Sir William Vaughan's Welsh utopia on the southern Avalon
peninsula was hardly a refuge for Puritans and Separatists
either.
(24) Like his contemporary Hayman, Vaughan despised Papists and Puritans alike, as is obvious from his works The Golden Fleece (1626) and The Church Militant (1640). In the Golden Fleece Vaughan devotes a separate chapter to the condemnation of Thomas Cartwright, Robert Browne and other Puritans through Archbishop Whitgift and indicts their allegedly overweening spiritual pride.
(25) And in The Church Militant, Puritans with their "Idoll-passions blinde" are placed side by side with Roman Catholics, who are accused of indulging in sensual pleasures.

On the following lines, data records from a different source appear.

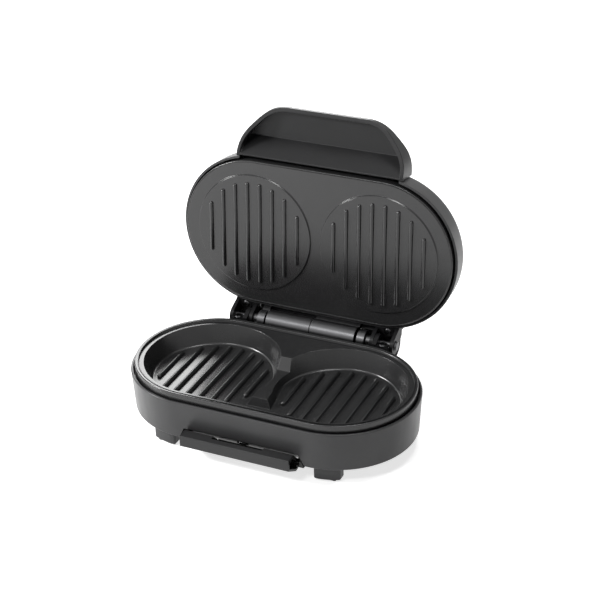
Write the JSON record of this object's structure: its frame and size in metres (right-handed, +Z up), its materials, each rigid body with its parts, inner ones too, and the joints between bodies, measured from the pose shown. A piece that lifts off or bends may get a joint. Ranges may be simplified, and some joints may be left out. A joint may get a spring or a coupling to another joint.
{
  "type": "electric burger maker",
  "caption": "Free-standing electric burger maker with round ribbed pockets in a stadium-shaped base, a hinged upper heating plate with a scoop handle, and a pull-out drip tray",
  "frame": {"origin": "on the table, under the middle of the open object's bounding box", "axes": "+X along the length to the viewer's right when facing the handle side, +Y from the front towards the hinge, +Z up; millimetre model stored in metres"},
  "size_m": [0.284, 0.2281, 0.265],
  "materials": {
    "housing_shell": "charcoal moulded plastic with a fine texture and a soft sheen",
    "handle_shell": "charcoal moulded plastic, slightly smoother than the shells",
    "tray_shell": "dark moulded plastic",
    "cover_shell": "dark moulded plastic",
    "cooking_plate": "cast aluminium with a dark grey non-stick coating",
    "screw_steel": "zinc plated steel",
    "heater_sheath": "steel sheathed heating tube, dull",
    "shield_sheet": "bright aluminium sheet",
    "ceramic_part": null,
    "fuse_case": "plated fuse case with bare leads",
    "foot_rubber": "black rubber",
    "hinge_barrel": "turned and satin finished steel",
    "bracket_gloss": "glossy black moulding",
    "bush_metal": "turned steel bush",
    "power_lens": "red translucent lens",
    "ready_lens": "green translucent lens",
    "lamp_glass": "neon indicator lamp"
  },
  "bodies": {
    "base": {"lower_housing": "housing_shell", "bottom_cover": "cover_shell", "bottom_cover_screws": "screw_steel", "lower_plate": "cooking_plate", "lower_plate_screws": "screw_steel", "lower_heating_element": "heater_sheath", "lower_heat_shield": "shield_sheet", "lower_shield_screws": "screw_steel", "thermostat": "ceramic_part", "thermal_fuse": "fuse_case", "terminal_block": "ceramic_part", "cord_gland": "tray_shell", "front_left_foot": "housing_shell", "front_right_foot": "housing_shell", "rear_left_foot": "housing_shell", "rear_right_foot": "housing_shell", "front_left_foot_pad": "foot_rubber", "front_right_foot_pad": "foot_rubber", "rear_left_foot_pad": "foot_rubber", "rear_right_foot_pad": "foot_rubber", "tray_rail_left": "tray_shell", "tray_rail_right": "tray_shell", "base_hinge_leaf": "hinge_barrel", "base_hinge_bracket_left": "bracket_gloss", "base_hinge_bracket_right": "bracket_gloss", "base_hinge_screws": "screw_steel", "hinge_pin": "screw_steel", "hinge_bushes": "bush_metal"},
    "tray": {"drip_tray": "tray_shell"},
    "lid": {"upper_housing": "housing_shell", "upper_plate": "cooking_plate", "upper_plate_screws": "screw_steel", "upper_heating_element": "heater_sheath", "upper_heat_shield": "shield_sheet", "upper_shield_screws": "screw_steel", "upper_terminal_block": "ceramic_part", "lid_handle": "handle_shell", "handle_screws": "screw_steel", "lid_hinge_leaf": "hinge_barrel", "lid_hinge_bracket_left": "bracket_gloss", "lid_hinge_bracket_right": "bracket_gloss", "lid_hinge_screws": "screw_steel", "power_lamp_lens": "power_lens", "ready_lamp_lens": "ready_lens", "power_lamp": "lamp_glass", "ready_lamp": "lamp_glass"}
  },
  "joints": [
    {"name": "lid_hinge", "type": "hinge", "parent": "base", "child": "lid", "pos_m": [0, 0.0652, 0.0552], "axis": [1, 0, 0], "range_deg": [0, 93.2]},
    {"name": "drip_tray_slide", "type": "slide", "parent": "base", "child": "tray", "axis": [0, -1, 0], "range_m": [0, 0.03]}
  ]
}
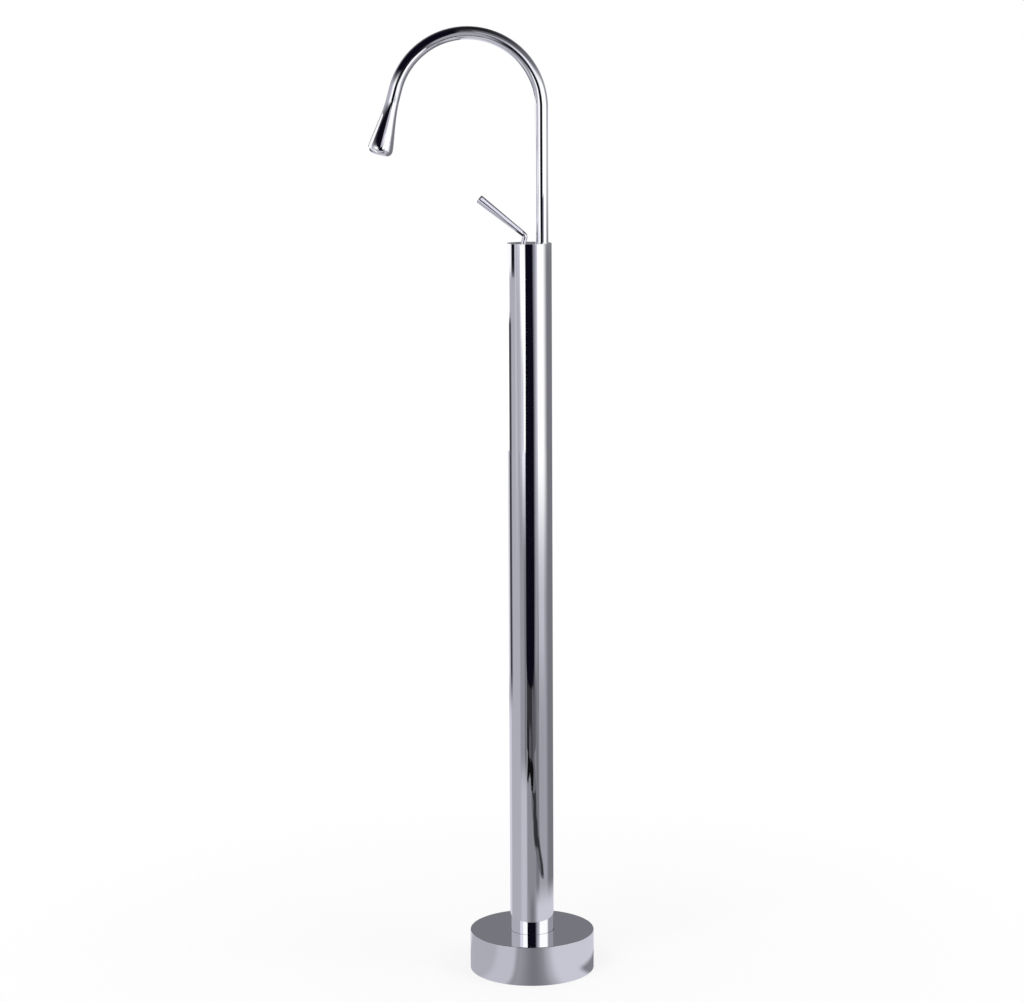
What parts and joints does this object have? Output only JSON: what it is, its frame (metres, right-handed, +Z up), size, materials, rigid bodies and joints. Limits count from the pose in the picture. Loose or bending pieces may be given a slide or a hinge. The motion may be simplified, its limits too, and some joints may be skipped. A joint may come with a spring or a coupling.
{
  "type": "floor-standing basin mixer",
  "caption": "Tall floor-standing basin mixer: round column on a disc base, swan-neck swivel spout with a drop-shaped outlet and a slim joystick lever on top.",
  "frame": {"origin": "on the floor at the column's axis, which is the centre of the floor flange's anchor holes", "axes": "+Z up along the column; the spout and the lever point to -X; the XZ plane halves the outside"},
  "size_m": [0.2742, 0.157, 1.183],
  "materials": {
    "chrome": "polished chrome plate",
    "brass": "turned brass",
    "stainless": "turned stainless steel",
    "rubber": "moulded rubber",
    "ceramic": "lapped alumina",
    "nylon": "moulded nylon",
    "acetal": "moulded acetal",
    "steel_braid": "woven stainless wire"
  },
  "bodies": {
    "column": {"floor_gasket": "rubber", "floor_flange": "stainless", "column_tube": "chrome", "foot_screws": "stainless", "column_support_plate": "stainless", "mixer_body": "brass", "body_screws": "stainless", "channel_plug": "brass", "hose_tails": "brass", "tail_o_rings": "rubber", "hot_hose": "steel_braid", "cold_hose": "steel_braid", "hose_ferrules": "stainless", "supply_tails": "brass", "supply_nuts": "brass", "supply_washers": "rubber", "cartridge_base": "nylon", "cartridge_seals": "rubber", "fixed_disc": "ceramic", "cartridge_housing": "nylon", "cartridge_nut": "brass", "top_cap": "chrome", "cap_o_ring": "rubber", "spout_retaining_plate": "brass", "retaining_screws": "stainless", "swivel_stop_pin": "stainless"},
    "rotor": {"cartridge_rotor": "acetal", "tilt_pin": "stainless"},
    "lever": {"cartridge_spindle": "chrome", "lever_handle": "chrome", "lever_grub_screw": "stainless"},
    "disc": {"disc_carrier": "acetal", "moving_disc": "ceramic"},
    "spout": {"spout_fitting": "brass", "spout_o_rings": "rubber", "spout_tube": "chrome", "spout_drop": "chrome", "aerator_gasket": "rubber", "aerator_core": "nylon", "aerator_housing": "chrome"},
    "base_cover": {"base_cover": "chrome", "cover_seal_ring": "rubber"}
  },
  "joints": [
    {"name": "lever_turn", "type": "hinge", "parent": "column", "child": "rotor", "pos_m": [-0.009, 0, 0.9128], "axis": [0, 0, 1], "range_deg": [-45, 45]},
    {"name": "lever_tilt", "type": "hinge", "parent": "rotor", "child": "lever", "pos_m": [-0.009, 0, 0.9128], "axis": [0, -1, 0], "range_deg": [0, 25]},
    {"name": "disc_slide", "type": "slide", "parent": "rotor", "child": "disc", "axis": [1, 0, 0], "range_m": [0, 0.0062]},
    {"name": "spout_swivel", "type": "hinge", "parent": "column", "child": "spout", "pos_m": [0.0155, 0, 0.9], "axis": [0, 0, 1], "range_deg": [-60, 60]},
    {"name": "cover_lift", "type": "slide", "parent": "column", "child": "base_cover", "axis": [0, 0, 1], "range_m": [0, 0.15]}
  ],
  "couplings": [
    {"joint": "disc_slide", "follows": "lever_tilt", "m_per_rad": 0.013884}
  ]
}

(26) Thus, even if Leat could be assigned to Vaughan's plantation instead of Guy's, what we have said so far about the anti-Puritan stance of his proprietor alone would make it highly unlikely that the south Avalon plantation was the home of English dissenters. There was also an unnamed Episcopal Church of Scotland minister, who accompanied Sir William Alexander's Nova Scotian settlers on their ill-fated first voyage to Cape Breton, a journey which ended prematurely in Newfoundland, where Sir William owned a plantation which he had purchased from William Vaughan. According to Alexander's An Encouragement to the Colonies (1624), the planters and their minister wintered in St. John's in 1622-23. Here a relief ship arrived from England on 5 June 1623 and discovered that the "Minister and Smith (both for Spi[ri]tuall and Temporall respects, the two most necessary members) were both dead ..."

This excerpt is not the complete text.